You have to wonder what they were thinking when setting up this CRM approach.

Do they have so much traffic and are they so busy that every agent is engaged to the max thereby delaying the response to a simple question by 48 or more hours? With 2.5MM page views a day, according to Alexa, its doubtful.

Do they feel that what they offer is so valuable and vital that customers ought to be eager to wait for an extended response? It is a calendar and an address book basically, so probably not. Or have they just cheaped it out on systems and people and are hoping to mask this with some fast-acting prose? It's anyone's guess.

Effective customer service and support is about creating a psychological mindset conveyed through an interactive experience. It's about giving the customer a sense that you care about them and that you will take care of them. And frankly FAQs and extensive online help centers don't get a brand across that psychological threshold.

Here's the ugly truth: To make people feel genuinely taken care of you have to do the work for them not just point them to the answers.

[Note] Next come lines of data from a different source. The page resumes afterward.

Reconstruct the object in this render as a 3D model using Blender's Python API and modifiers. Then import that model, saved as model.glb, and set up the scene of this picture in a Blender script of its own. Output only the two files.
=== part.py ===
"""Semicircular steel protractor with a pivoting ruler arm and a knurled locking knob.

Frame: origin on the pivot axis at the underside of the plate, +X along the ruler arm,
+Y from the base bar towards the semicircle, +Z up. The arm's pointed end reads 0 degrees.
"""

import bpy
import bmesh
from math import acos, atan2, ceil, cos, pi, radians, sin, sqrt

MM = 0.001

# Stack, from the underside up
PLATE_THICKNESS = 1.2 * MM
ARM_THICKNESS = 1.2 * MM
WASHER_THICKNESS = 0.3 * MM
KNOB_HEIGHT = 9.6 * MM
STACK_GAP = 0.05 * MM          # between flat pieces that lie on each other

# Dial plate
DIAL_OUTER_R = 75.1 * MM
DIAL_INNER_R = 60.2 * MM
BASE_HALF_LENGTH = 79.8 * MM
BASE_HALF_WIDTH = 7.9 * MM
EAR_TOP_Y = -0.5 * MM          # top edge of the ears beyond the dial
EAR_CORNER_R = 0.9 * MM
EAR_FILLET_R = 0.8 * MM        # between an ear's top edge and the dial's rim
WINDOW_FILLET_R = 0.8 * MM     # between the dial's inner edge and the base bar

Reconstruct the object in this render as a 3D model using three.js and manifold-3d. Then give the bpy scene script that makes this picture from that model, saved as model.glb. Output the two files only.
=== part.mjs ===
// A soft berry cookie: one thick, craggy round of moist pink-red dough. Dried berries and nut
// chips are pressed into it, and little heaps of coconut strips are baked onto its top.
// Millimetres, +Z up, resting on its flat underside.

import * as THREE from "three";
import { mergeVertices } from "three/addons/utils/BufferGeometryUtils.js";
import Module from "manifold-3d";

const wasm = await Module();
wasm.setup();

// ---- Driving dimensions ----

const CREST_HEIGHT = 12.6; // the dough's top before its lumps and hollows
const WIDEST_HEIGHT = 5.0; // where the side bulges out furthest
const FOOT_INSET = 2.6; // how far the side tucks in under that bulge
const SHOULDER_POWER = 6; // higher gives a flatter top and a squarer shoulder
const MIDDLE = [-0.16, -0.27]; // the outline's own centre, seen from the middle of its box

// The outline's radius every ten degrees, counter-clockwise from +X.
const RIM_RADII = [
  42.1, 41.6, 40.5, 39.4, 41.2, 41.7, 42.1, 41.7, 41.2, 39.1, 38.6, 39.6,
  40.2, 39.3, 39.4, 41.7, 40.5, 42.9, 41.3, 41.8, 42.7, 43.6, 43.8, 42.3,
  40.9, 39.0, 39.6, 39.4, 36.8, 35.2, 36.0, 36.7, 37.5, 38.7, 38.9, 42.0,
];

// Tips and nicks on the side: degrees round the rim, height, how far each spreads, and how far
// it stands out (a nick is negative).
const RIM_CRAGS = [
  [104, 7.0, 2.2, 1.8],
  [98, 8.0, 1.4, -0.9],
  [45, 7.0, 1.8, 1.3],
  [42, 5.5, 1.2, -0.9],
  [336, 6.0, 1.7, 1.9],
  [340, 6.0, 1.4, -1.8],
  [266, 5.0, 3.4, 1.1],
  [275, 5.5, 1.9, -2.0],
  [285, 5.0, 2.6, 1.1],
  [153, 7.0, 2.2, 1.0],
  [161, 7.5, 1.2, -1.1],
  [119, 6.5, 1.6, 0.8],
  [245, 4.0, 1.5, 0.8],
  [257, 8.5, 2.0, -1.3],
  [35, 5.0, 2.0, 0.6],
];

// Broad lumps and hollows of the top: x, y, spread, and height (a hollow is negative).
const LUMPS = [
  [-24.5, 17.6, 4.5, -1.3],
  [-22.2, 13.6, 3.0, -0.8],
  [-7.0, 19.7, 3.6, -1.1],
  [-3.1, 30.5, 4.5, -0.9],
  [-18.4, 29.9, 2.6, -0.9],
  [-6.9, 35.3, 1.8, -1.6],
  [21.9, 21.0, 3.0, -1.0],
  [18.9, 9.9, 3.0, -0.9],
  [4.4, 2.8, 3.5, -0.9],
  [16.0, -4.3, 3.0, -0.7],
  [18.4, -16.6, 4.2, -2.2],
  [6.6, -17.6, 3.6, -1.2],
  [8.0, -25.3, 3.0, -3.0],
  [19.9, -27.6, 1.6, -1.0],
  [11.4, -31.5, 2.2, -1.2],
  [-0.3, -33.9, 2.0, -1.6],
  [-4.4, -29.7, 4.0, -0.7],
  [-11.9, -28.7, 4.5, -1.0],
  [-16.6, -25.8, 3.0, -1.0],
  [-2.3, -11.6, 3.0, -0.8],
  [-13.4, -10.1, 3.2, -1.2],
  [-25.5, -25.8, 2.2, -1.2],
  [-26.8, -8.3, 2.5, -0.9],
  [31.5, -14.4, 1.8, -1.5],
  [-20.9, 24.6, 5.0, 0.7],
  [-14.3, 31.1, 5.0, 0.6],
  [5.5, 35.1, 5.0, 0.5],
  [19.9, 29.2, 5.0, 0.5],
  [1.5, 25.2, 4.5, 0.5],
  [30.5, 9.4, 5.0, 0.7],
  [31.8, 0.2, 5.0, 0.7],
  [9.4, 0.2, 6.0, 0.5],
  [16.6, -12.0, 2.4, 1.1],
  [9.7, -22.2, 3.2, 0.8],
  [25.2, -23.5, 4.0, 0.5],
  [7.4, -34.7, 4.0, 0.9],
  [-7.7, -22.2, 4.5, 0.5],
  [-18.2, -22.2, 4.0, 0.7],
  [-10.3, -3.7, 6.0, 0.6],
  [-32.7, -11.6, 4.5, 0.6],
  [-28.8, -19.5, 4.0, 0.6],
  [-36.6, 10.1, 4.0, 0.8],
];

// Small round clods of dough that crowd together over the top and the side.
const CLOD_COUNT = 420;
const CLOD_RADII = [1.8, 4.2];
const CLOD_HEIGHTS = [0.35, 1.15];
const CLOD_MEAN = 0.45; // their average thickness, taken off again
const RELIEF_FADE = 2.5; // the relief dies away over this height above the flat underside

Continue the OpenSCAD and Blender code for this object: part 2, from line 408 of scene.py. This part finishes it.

FAQs are just one element. If you invite customer interaction, the implication is you are ready, willing and able to provide it in whatever form customers want it. You have also signed up to deal with customers in their moment of need. That's why smart players offer 800 numbers online, IM capabilities and even live chat interactions to catch customers in that moment of need; that golden moment of angst and frustration -- that convoluted instant when interest, desire and confusion mingle with each other. That moment frequently decides a brand's fate. In a nanosecond you win or lose brand loyalty and advocacy or win or lose repeat business and referrals.

With loyalty and life-time value at stake can anyone afford to wait 2 business days to respond?